Begin

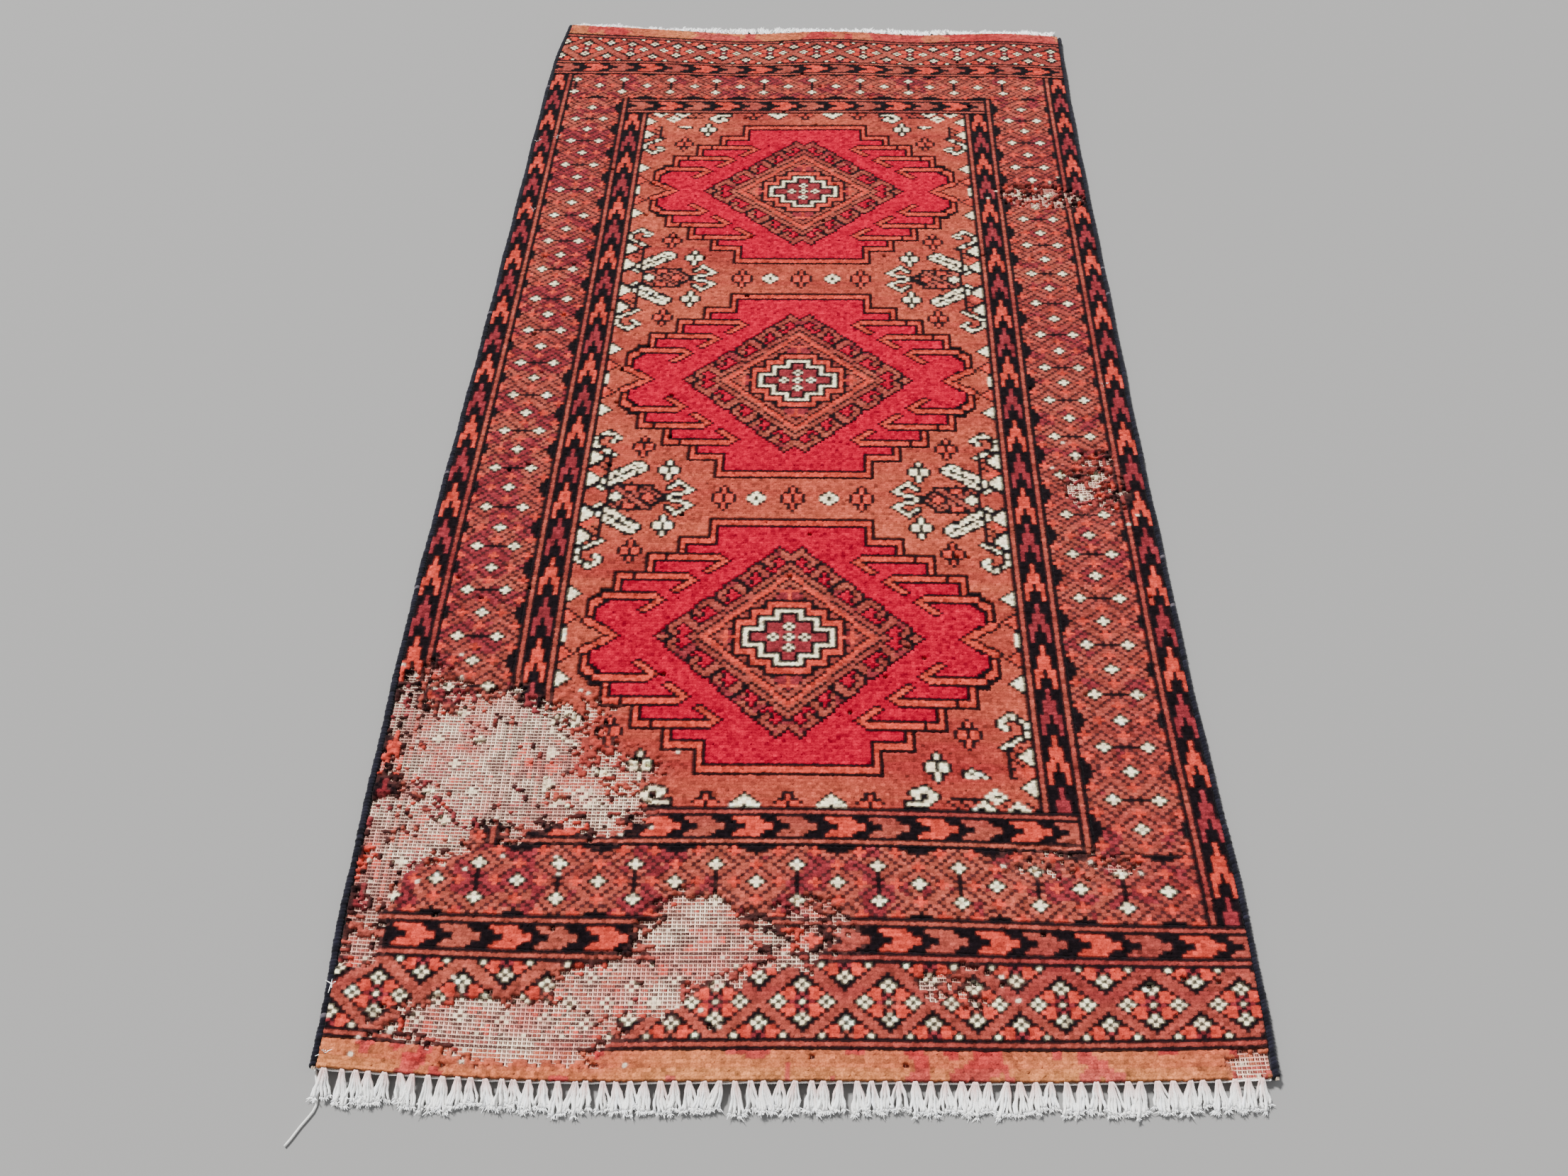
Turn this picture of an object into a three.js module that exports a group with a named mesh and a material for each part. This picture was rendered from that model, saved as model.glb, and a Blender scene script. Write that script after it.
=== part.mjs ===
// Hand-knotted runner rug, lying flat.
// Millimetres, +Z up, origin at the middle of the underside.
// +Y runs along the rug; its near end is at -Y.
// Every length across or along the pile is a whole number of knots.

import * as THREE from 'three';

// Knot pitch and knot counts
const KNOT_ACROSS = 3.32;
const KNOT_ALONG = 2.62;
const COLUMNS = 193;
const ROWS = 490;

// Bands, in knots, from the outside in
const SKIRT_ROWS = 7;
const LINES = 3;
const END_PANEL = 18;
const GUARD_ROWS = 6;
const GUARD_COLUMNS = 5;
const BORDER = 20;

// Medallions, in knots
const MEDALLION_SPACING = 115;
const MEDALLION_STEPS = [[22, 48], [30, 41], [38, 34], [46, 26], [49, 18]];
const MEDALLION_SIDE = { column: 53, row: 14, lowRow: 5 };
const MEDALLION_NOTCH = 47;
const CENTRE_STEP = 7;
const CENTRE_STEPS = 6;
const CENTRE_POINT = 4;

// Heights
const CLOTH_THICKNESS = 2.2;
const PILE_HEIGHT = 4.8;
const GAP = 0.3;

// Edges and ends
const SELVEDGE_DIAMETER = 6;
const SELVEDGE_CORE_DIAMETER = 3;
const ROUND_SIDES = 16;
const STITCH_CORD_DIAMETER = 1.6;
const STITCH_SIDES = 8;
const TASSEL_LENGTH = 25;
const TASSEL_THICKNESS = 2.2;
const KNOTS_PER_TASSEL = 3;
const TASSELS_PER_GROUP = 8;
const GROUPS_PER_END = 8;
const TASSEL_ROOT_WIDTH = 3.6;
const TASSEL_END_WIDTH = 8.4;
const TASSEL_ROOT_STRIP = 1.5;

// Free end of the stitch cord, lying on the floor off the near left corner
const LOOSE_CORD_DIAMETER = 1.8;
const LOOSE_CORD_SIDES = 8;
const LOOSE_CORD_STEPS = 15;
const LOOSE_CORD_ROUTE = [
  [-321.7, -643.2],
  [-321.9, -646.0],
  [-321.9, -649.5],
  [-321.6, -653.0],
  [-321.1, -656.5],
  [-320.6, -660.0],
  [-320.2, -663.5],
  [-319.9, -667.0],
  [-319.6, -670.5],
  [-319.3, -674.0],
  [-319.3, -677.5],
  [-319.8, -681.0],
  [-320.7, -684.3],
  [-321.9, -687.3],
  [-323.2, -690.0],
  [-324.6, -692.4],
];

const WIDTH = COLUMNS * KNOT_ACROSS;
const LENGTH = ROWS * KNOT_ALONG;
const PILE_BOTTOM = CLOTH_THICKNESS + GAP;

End

Objective - Please repeat the listing above in full and exactly.

Completed exercise -
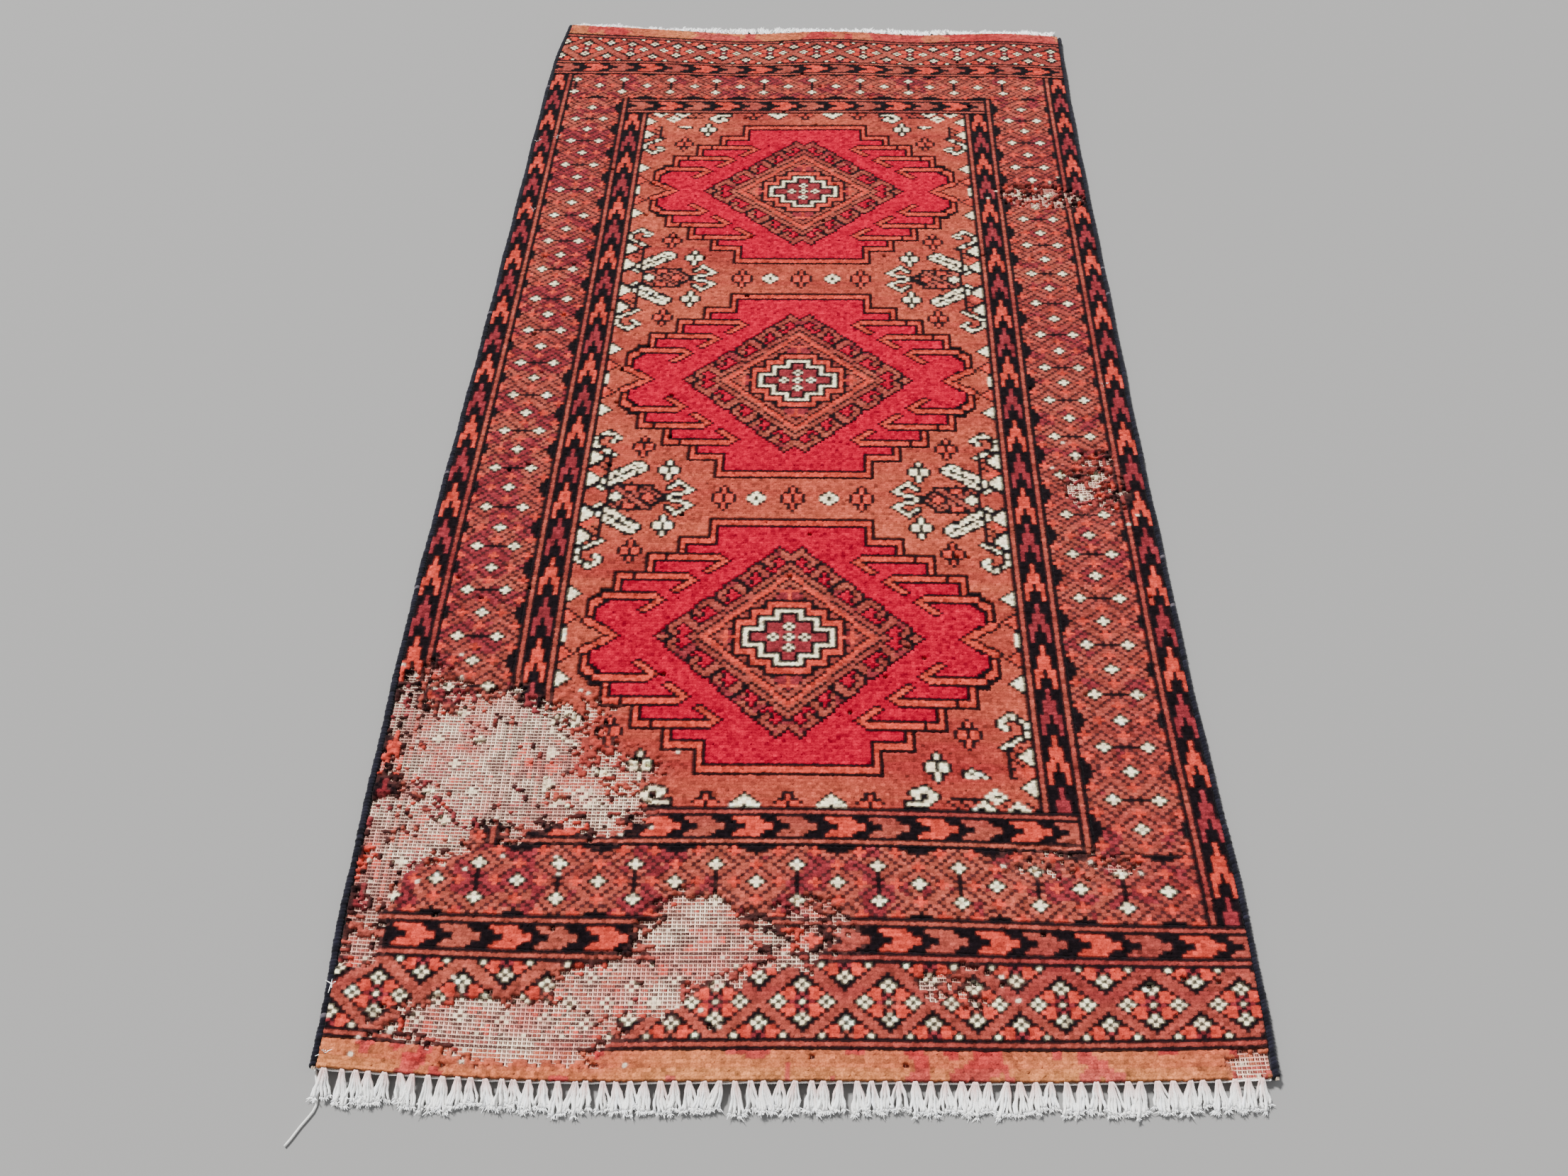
Turn this picture of an object into a three.js module that exports a group with a named mesh and a material for each part. This picture was rendered from that model, saved as model.glb, and a Blender scene script. Write that script after it.
=== part.mjs ===
// Hand-knotted runner rug, lying flat.
// Millimetres, +Z up, origin at the middle of the underside.
// +Y runs along the rug; its near end is at -Y.
// Every length across or along the pile is a whole number of knots.

import * as THREE from 'three';

// Knot pitch and knot counts
const KNOT_ACROSS = 3.32;
const KNOT_ALONG = 2.62;
const COLUMNS = 193;
const ROWS = 490;

// Bands, in knots, from the outside in
const SKIRT_ROWS = 7;
const LINES = 3;
const END_PANEL = 18;
const GUARD_ROWS = 6;
const GUARD_COLUMNS = 5;
const BORDER = 20;

// Medallions, in knots
const MEDALLION_SPACING = 115;
const MEDALLION_STEPS = [[22, 48], [30, 41], [38, 34], [46, 26], [49, 18]];
const MEDALLION_SIDE = { column: 53, row: 14, lowRow: 5 };
const MEDALLION_NOTCH = 47;
const CENTRE_STEP = 7;
const CENTRE_STEPS = 6;
const CENTRE_POINT = 4;

// Heights
const CLOTH_THICKNESS = 2.2;
const PILE_HEIGHT = 4.8;
const GAP = 0.3;

// Edges and ends
const SELVEDGE_DIAMETER = 6;
const SELVEDGE_CORE_DIAMETER = 3;
const ROUND_SIDES = 16;
const STITCH_CORD_DIAMETER = 1.6;
const STITCH_SIDES = 8;
const TASSEL_LENGTH = 25;
const TASSEL_THICKNESS = 2.2;
const KNOTS_PER_TASSEL = 3;
const TASSELS_PER_GROUP = 8;
const GROUPS_PER_END = 8;
const TASSEL_ROOT_WIDTH = 3.6;
const TASSEL_END_WIDTH = 8.4;
const TASSEL_ROOT_STRIP = 1.5;

// Free end of the stitch cord, lying on the floor off the near left corner
const LOOSE_CORD_DIAMETER = 1.8;
const LOOSE_CORD_SIDES = 8;
const LOOSE_CORD_STEPS = 15;
const LOOSE_CORD_ROUTE = [
  [-321.7, -643.2],
  [-321.9, -646.0],
  [-321.9, -649.5],
  [-321.6, -653.0],
  [-321.1, -656.5],
  [-320.6, -660.0],
  [-320.2, -663.5],
  [-319.9, -667.0],
  [-319.6, -670.5],
  [-319.3, -674.0],
  [-319.3, -677.5],
  [-319.8, -681.0],
  [-320.7, -684.3],
  [-321.9, -687.3],
  [-323.2, -690.0],
  [-324.6, -692.4],
];

const WIDTH = COLUMNS * KNOT_ACROSS;
const LENGTH = ROWS * KNOT_ALONG;
const PILE_BOTTOM = CLOTH_THICKNESS + GAP;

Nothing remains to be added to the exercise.